* [Written task] Report all lines holding "bends".

* [Data for processing]
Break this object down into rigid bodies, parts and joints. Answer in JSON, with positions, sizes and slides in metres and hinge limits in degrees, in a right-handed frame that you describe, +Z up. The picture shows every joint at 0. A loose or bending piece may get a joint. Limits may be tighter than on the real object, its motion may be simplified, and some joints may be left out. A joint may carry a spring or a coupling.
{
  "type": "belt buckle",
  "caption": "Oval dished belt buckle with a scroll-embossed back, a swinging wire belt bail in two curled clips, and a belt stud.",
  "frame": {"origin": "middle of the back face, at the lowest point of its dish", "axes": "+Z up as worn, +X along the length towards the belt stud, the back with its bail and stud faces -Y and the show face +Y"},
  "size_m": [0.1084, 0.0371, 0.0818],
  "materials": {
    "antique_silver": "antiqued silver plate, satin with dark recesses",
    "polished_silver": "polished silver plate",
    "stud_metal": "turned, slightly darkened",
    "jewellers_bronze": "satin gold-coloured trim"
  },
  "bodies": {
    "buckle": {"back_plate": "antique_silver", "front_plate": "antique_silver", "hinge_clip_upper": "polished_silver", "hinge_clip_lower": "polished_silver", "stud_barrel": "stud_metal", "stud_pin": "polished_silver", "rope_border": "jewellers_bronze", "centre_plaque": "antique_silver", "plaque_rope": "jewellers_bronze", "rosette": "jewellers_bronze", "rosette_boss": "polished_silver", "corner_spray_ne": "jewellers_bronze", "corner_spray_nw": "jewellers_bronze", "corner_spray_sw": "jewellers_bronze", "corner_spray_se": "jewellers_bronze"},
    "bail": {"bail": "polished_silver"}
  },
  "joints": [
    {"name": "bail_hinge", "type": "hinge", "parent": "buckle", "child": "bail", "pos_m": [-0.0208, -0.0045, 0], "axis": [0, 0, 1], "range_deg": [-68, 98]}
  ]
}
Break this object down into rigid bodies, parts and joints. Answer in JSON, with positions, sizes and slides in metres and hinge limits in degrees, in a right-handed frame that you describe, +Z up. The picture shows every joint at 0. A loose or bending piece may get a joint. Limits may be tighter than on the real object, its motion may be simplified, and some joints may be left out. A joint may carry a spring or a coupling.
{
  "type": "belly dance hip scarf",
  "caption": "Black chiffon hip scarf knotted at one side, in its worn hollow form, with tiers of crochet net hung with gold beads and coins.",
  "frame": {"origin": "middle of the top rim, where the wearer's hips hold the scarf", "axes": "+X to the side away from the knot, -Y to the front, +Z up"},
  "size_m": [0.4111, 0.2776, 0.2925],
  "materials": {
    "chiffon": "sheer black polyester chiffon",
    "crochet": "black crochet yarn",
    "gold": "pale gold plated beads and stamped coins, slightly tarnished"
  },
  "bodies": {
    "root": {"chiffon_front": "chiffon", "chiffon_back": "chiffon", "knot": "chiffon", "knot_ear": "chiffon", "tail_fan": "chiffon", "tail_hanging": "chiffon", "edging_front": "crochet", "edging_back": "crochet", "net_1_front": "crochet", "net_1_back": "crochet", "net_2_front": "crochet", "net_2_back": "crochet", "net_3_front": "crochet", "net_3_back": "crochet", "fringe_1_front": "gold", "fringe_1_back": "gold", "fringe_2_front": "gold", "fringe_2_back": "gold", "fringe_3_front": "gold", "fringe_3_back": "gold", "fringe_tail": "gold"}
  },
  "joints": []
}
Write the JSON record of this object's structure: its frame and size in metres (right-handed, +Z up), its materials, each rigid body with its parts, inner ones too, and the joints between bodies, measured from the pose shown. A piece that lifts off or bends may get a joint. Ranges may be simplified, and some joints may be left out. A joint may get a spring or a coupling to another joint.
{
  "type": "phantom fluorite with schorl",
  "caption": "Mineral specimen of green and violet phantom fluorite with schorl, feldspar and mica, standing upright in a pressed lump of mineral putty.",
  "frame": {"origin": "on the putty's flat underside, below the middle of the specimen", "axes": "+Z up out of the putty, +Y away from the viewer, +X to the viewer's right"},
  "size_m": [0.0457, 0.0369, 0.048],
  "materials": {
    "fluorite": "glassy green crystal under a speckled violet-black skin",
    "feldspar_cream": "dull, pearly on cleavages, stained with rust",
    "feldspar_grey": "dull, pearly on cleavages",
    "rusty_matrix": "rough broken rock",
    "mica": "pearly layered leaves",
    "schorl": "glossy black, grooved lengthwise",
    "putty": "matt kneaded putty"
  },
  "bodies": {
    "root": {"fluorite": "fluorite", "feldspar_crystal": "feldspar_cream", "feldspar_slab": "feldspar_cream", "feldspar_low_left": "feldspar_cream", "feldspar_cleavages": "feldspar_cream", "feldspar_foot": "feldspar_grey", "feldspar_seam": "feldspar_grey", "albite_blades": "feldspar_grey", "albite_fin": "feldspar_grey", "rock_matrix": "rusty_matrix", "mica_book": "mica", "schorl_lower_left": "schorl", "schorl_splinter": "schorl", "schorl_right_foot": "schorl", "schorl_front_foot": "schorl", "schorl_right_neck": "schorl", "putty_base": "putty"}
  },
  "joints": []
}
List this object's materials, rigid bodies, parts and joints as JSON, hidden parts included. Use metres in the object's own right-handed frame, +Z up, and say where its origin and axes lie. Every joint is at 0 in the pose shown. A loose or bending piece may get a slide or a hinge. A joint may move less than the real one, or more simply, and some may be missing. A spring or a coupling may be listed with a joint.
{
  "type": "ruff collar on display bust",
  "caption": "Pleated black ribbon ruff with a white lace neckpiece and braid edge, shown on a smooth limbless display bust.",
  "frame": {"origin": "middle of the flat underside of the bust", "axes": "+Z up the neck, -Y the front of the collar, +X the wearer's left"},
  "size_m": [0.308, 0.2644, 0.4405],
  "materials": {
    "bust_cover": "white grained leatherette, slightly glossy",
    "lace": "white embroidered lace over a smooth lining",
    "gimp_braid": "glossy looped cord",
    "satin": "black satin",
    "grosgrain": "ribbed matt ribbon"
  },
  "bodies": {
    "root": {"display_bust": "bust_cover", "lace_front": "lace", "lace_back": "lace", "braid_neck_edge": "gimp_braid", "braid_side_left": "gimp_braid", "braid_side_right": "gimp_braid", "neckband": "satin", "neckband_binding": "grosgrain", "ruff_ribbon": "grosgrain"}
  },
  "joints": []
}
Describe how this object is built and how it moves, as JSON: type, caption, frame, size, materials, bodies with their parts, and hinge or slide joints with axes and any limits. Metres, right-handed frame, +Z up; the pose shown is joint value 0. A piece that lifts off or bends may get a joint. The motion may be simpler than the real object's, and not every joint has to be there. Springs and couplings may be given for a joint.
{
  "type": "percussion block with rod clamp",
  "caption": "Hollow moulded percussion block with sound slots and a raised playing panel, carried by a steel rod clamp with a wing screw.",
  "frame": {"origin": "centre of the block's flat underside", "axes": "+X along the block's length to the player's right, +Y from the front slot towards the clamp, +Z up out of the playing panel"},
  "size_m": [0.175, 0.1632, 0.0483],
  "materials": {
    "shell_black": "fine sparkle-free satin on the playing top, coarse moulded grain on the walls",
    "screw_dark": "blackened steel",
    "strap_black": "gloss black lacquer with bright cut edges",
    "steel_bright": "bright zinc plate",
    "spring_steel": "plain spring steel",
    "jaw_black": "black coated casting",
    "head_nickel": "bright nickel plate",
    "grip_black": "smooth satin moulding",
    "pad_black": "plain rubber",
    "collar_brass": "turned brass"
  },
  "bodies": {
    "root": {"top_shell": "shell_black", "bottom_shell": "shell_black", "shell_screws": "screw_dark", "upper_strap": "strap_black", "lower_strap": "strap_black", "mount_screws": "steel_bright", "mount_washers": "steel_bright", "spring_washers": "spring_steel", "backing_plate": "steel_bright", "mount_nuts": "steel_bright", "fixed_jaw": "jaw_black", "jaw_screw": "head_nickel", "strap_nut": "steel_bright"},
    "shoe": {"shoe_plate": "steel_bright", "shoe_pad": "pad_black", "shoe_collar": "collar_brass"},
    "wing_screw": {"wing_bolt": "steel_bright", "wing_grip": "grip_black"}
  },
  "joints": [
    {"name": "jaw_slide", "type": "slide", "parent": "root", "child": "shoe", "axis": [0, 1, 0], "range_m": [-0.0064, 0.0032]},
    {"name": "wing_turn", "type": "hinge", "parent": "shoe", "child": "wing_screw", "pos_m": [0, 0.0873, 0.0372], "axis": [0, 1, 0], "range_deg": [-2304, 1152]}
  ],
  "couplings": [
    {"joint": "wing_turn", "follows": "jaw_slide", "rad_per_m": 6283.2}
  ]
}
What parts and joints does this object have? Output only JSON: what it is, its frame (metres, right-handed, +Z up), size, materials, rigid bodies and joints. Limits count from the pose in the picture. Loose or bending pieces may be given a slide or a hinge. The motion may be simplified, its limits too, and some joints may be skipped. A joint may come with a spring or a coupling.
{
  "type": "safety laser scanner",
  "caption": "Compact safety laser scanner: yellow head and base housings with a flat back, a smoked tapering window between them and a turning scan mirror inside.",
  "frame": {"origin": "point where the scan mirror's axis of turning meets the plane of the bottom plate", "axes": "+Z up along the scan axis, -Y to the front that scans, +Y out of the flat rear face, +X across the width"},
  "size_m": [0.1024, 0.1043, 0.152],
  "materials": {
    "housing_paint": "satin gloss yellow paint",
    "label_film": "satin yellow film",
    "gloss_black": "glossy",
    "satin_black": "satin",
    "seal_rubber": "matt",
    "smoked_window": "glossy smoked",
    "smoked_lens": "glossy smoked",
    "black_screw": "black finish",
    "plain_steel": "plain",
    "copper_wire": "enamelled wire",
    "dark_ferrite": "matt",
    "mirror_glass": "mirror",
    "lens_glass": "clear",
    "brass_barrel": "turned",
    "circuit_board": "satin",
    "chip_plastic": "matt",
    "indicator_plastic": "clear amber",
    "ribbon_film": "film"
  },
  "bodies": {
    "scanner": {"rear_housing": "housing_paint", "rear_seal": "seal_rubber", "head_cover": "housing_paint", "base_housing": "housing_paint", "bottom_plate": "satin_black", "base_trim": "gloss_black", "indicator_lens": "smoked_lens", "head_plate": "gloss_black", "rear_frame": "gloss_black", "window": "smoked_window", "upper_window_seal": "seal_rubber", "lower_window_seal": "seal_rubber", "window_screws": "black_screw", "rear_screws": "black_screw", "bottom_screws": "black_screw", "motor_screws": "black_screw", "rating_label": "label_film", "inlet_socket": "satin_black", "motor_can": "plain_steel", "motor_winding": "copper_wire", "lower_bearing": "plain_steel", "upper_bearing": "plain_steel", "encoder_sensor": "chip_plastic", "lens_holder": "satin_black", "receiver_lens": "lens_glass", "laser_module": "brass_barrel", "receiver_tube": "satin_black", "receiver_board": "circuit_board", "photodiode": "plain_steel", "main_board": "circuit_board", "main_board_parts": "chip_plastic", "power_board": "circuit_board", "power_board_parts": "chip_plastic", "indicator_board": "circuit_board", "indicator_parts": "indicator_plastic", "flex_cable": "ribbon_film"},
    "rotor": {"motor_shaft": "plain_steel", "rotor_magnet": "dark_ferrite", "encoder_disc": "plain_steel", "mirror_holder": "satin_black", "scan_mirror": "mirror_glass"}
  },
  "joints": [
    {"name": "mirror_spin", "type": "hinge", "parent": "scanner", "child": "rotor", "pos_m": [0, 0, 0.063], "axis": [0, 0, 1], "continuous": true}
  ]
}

* [Completed exercise]
Write the JSON record of this object's structure: its frame and size in metres (right-handed, +Z up), its materials, each rigid body with its parts, inner ones too, and the joints between bodies, measured from the pose shown. A piece that lifts off or bends may get a joint. Ranges may be simplified, and some joints may be left out. A joint may get a spring or a coupling to another joint.
Describe how this object is built and how it moves, as JSON: type, caption, frame, size, materials, bodies with their parts, and hinge or slide joints with axes and any limits. Metres, right-handed frame, +Z up; the pose shown is joint value 0. A piece that lifts off or bends may get a joint. The motion may be simpler than the real object's, and not every joint has to be there. Springs and couplings may be given for a joint.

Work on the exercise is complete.